**Task requirements**. Extract precisely the lines of the entries below, from the first line through the line containing "swivelling pipe clamp.".

**Task data**.
━━━━━━━━━━

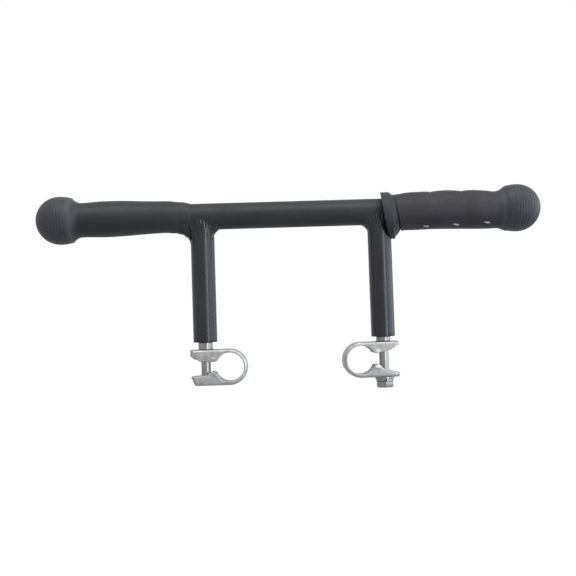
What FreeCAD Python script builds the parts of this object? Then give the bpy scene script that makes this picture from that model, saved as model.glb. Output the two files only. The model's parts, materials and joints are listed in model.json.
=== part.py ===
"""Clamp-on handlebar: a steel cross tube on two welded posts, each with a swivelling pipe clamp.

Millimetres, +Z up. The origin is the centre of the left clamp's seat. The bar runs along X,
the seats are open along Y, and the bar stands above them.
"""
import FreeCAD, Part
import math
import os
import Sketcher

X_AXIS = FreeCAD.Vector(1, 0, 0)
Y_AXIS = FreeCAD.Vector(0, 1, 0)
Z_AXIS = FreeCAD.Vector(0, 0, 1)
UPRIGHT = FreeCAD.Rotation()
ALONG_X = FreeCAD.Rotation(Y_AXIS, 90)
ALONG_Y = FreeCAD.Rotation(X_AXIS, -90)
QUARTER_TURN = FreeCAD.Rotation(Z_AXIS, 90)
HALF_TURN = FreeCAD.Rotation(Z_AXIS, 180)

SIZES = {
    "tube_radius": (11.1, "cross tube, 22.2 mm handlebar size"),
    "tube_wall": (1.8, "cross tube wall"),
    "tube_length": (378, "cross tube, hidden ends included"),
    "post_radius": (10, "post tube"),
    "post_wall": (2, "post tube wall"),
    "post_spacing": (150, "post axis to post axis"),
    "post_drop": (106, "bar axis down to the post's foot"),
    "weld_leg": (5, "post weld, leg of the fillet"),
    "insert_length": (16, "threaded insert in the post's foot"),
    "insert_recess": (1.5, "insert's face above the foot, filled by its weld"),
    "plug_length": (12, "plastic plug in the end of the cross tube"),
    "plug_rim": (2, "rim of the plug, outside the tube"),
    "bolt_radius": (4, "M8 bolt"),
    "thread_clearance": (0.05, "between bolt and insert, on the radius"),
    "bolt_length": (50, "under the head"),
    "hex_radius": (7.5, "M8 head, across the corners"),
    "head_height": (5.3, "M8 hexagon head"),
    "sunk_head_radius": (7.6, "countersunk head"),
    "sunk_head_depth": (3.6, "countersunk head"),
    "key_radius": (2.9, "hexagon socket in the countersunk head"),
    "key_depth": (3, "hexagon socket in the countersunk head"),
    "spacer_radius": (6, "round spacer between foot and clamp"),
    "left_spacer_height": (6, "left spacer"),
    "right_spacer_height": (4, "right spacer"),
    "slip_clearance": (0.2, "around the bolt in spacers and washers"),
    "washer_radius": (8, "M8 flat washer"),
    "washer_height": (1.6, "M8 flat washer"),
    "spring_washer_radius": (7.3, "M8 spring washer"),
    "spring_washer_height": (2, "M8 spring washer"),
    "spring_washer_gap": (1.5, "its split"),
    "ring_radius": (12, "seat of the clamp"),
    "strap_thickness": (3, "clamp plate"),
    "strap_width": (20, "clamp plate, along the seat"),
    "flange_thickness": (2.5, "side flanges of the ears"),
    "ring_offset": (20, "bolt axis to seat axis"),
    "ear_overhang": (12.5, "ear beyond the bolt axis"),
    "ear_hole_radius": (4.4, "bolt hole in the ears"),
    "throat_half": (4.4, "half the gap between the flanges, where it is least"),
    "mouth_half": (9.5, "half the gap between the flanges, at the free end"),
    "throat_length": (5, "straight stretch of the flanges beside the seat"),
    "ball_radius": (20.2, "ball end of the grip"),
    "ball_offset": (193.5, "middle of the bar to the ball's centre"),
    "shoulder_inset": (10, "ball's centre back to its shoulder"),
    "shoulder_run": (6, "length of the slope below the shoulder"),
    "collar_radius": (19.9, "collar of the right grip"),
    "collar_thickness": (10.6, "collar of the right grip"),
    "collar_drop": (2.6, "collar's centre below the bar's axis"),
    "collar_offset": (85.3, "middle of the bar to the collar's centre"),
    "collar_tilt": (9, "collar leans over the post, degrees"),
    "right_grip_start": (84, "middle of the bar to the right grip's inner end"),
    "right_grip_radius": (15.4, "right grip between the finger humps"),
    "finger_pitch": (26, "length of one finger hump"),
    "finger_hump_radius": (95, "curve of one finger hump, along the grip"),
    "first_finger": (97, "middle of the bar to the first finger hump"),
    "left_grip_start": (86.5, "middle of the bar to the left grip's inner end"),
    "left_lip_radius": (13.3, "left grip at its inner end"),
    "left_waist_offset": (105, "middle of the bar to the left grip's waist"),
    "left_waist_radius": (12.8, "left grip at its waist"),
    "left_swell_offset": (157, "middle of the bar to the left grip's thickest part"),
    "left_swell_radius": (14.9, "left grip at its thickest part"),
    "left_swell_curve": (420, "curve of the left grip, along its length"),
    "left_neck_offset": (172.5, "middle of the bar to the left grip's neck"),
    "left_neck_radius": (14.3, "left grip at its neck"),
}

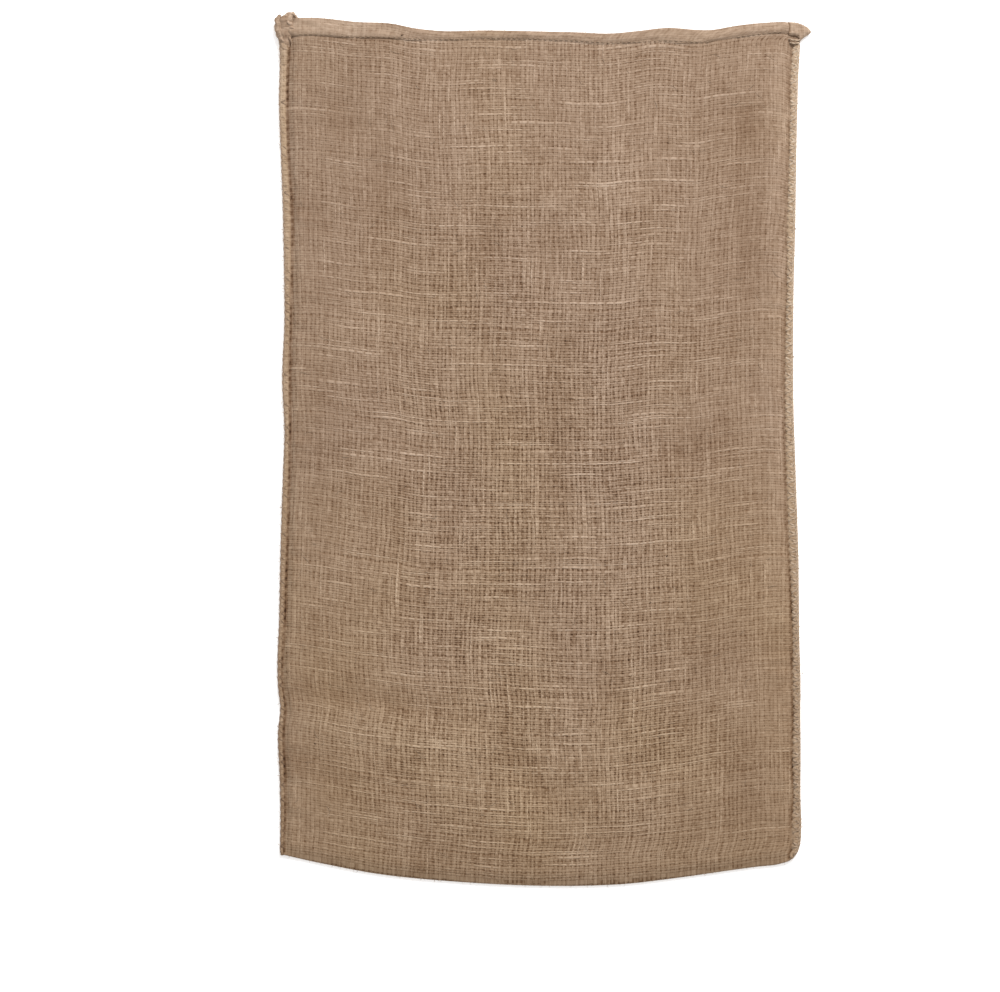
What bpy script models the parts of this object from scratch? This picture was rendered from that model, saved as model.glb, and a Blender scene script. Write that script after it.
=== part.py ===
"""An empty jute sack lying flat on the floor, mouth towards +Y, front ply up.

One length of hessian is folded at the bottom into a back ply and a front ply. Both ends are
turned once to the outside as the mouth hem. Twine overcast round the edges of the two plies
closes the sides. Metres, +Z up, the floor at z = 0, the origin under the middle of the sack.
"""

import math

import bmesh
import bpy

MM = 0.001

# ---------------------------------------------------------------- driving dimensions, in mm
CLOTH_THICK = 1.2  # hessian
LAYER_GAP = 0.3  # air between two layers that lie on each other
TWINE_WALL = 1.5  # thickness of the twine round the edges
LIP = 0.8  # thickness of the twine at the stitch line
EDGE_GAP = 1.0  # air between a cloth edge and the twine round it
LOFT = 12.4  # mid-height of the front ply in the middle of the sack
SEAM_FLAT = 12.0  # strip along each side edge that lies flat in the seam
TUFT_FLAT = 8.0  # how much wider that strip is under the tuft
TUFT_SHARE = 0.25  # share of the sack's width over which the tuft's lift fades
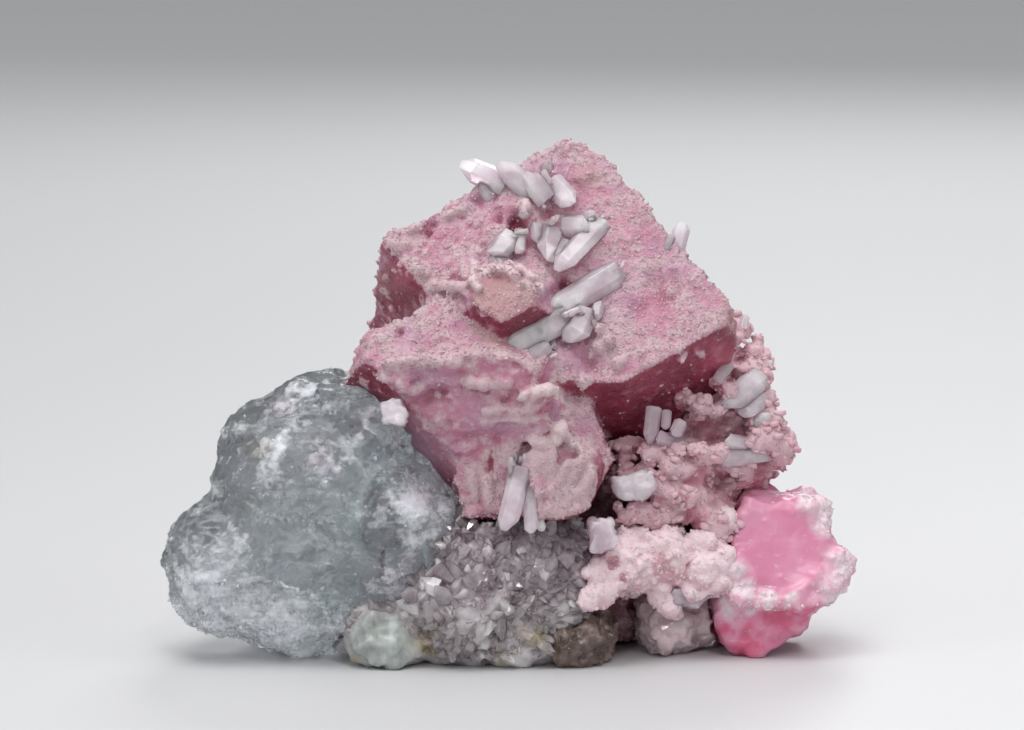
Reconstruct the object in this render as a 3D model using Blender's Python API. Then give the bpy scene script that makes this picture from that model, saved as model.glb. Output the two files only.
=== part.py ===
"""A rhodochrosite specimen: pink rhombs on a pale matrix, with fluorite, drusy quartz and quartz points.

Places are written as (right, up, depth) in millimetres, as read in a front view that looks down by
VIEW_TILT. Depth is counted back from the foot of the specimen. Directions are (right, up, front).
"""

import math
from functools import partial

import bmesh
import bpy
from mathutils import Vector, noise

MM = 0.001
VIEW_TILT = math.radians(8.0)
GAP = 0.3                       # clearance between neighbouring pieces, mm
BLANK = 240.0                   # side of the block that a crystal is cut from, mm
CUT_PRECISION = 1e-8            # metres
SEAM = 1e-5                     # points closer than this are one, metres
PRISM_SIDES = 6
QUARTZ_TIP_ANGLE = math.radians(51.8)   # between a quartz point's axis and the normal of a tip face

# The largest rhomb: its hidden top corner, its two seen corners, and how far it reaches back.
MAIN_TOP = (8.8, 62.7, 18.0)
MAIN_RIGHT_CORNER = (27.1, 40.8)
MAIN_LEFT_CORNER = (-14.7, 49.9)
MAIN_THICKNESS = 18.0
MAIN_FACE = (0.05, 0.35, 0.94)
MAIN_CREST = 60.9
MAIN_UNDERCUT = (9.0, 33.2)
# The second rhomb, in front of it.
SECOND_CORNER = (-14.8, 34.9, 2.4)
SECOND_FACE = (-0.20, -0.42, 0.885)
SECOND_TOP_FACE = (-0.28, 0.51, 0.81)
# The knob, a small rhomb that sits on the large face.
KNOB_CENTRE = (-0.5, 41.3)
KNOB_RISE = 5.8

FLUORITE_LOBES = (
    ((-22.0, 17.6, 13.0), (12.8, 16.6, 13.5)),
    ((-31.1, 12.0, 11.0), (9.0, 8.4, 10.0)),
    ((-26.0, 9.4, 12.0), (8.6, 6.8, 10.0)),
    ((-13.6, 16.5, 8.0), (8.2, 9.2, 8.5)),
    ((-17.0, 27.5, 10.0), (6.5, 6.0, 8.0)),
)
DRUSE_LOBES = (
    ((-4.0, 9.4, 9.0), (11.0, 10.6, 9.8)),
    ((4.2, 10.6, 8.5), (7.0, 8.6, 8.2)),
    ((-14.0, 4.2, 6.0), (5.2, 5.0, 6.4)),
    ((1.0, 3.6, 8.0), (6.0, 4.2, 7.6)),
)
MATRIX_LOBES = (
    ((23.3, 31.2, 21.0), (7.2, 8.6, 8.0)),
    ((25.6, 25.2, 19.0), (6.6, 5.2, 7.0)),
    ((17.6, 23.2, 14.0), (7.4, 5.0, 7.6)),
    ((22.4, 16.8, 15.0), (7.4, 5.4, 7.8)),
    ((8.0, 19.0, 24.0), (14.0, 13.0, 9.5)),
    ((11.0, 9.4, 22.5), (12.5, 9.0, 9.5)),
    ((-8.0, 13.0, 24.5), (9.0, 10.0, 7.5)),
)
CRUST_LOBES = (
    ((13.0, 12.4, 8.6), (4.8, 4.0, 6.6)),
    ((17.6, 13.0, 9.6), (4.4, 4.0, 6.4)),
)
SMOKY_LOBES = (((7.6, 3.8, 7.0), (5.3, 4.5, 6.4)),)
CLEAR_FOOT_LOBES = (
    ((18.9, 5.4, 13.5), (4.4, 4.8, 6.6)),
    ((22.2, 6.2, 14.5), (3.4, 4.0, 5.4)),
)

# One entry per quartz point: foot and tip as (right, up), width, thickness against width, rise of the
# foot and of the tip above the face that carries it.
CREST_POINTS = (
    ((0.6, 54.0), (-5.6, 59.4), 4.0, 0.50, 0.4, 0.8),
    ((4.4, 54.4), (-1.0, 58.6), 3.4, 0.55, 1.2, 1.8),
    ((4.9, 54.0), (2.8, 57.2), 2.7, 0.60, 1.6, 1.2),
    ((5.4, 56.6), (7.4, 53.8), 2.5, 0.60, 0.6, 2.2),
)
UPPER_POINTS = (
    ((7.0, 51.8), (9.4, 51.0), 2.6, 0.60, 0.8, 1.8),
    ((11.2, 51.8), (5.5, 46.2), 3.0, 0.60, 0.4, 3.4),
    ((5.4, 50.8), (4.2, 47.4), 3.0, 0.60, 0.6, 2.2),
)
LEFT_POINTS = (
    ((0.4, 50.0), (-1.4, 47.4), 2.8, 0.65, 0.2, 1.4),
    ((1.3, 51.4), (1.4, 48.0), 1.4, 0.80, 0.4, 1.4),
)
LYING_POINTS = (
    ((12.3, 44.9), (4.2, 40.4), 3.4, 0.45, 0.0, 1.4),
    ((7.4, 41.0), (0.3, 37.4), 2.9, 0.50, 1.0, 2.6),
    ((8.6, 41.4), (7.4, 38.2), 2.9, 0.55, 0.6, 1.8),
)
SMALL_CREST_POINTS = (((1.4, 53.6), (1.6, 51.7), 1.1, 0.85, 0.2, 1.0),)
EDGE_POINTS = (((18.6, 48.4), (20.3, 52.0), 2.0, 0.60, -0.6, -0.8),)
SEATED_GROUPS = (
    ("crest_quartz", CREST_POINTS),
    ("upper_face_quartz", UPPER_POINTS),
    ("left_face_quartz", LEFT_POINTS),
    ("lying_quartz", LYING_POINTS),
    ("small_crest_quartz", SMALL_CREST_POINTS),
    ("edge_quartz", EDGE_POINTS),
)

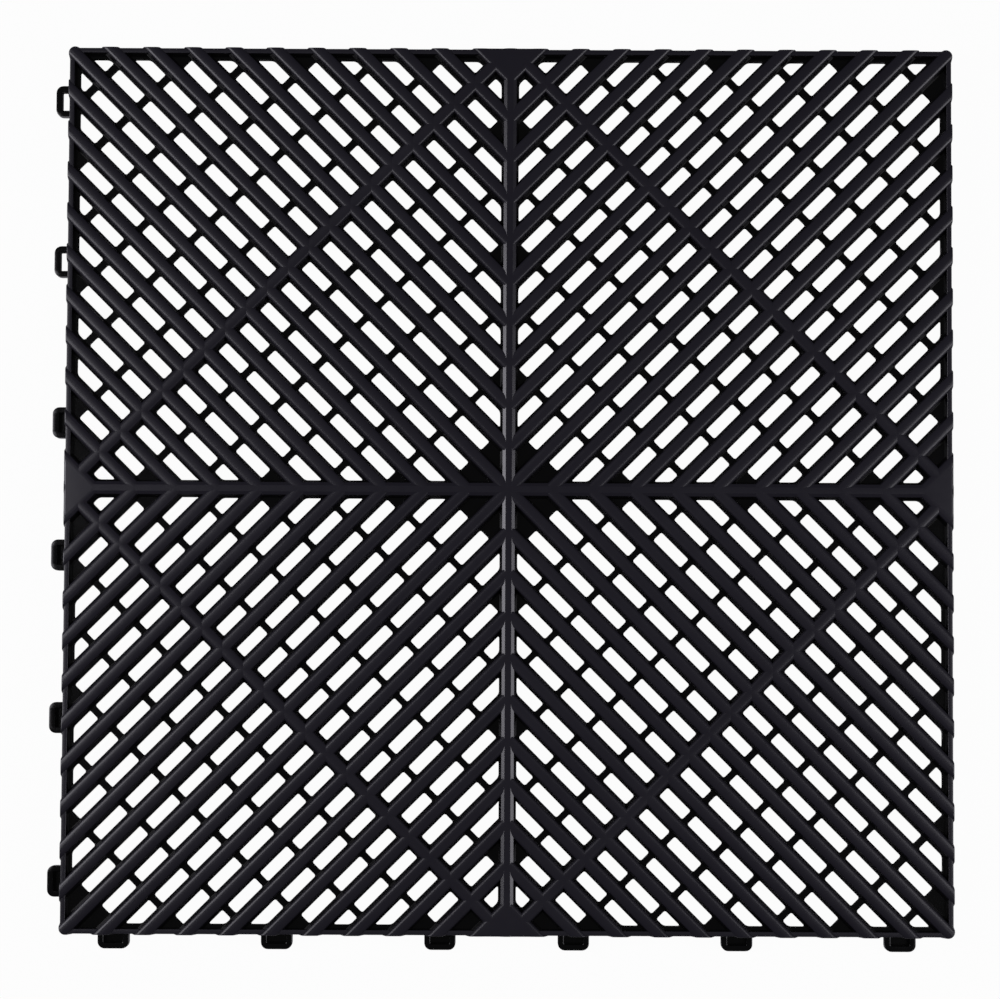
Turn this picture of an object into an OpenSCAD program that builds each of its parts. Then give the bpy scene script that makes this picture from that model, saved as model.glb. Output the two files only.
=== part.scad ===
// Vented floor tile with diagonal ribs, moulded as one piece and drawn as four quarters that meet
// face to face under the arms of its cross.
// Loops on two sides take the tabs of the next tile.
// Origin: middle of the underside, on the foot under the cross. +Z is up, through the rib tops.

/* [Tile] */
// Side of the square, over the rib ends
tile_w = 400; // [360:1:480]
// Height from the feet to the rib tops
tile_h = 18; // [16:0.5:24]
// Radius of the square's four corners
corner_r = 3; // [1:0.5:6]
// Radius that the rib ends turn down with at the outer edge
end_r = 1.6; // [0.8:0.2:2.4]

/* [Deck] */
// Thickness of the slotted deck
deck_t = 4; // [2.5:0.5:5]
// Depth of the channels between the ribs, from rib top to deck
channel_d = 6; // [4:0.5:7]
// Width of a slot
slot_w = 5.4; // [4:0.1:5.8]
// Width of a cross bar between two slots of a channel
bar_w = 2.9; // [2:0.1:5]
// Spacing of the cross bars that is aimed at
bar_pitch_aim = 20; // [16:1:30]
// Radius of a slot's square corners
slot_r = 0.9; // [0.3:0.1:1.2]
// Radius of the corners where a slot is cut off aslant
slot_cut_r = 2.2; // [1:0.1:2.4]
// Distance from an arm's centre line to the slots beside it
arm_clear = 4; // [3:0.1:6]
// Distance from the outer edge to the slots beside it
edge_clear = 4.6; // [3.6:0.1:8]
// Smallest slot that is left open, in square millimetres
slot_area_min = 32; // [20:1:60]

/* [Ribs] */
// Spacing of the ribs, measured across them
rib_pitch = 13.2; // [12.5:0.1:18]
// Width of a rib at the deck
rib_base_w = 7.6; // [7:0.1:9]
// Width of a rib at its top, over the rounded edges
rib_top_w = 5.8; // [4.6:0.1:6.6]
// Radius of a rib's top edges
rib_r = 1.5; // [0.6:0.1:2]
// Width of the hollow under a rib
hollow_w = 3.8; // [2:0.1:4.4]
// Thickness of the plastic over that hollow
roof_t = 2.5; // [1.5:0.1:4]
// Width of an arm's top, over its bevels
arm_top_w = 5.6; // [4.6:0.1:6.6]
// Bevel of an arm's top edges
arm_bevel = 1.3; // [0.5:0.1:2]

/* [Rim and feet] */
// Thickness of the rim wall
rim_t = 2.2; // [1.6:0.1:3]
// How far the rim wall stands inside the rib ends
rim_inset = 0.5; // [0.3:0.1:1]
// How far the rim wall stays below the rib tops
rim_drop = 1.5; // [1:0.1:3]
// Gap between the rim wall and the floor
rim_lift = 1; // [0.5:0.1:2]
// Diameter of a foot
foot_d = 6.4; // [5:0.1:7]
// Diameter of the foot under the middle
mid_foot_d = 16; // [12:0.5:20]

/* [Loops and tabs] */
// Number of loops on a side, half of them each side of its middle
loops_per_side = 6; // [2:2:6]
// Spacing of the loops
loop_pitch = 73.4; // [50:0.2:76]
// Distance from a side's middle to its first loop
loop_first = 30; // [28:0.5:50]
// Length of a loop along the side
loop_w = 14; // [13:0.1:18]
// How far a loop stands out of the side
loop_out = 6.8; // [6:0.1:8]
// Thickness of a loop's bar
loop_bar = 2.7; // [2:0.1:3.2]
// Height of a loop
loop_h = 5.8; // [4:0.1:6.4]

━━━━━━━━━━

**Task answer**.
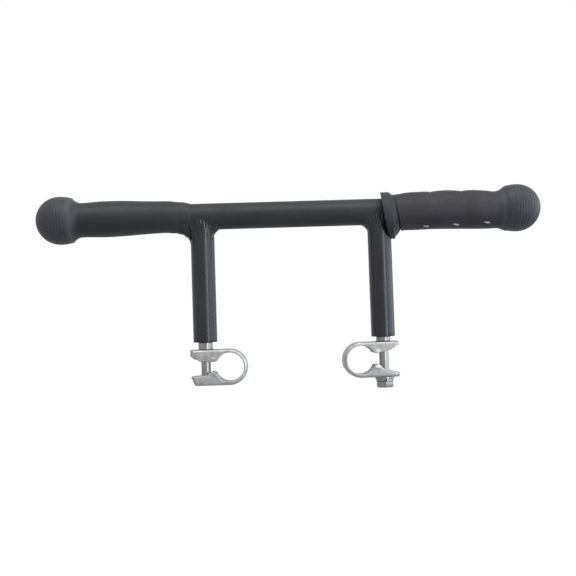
What FreeCAD Python script builds the parts of this object? Then give the bpy scene script that makes this picture from that model, saved as model.glb. Output the two files only. The model's parts, materials and joints are listed in model.json.
=== part.py ===
"""Clamp-on handlebar: a steel cross tube on two welded posts, each with a swivelling pipe clamp.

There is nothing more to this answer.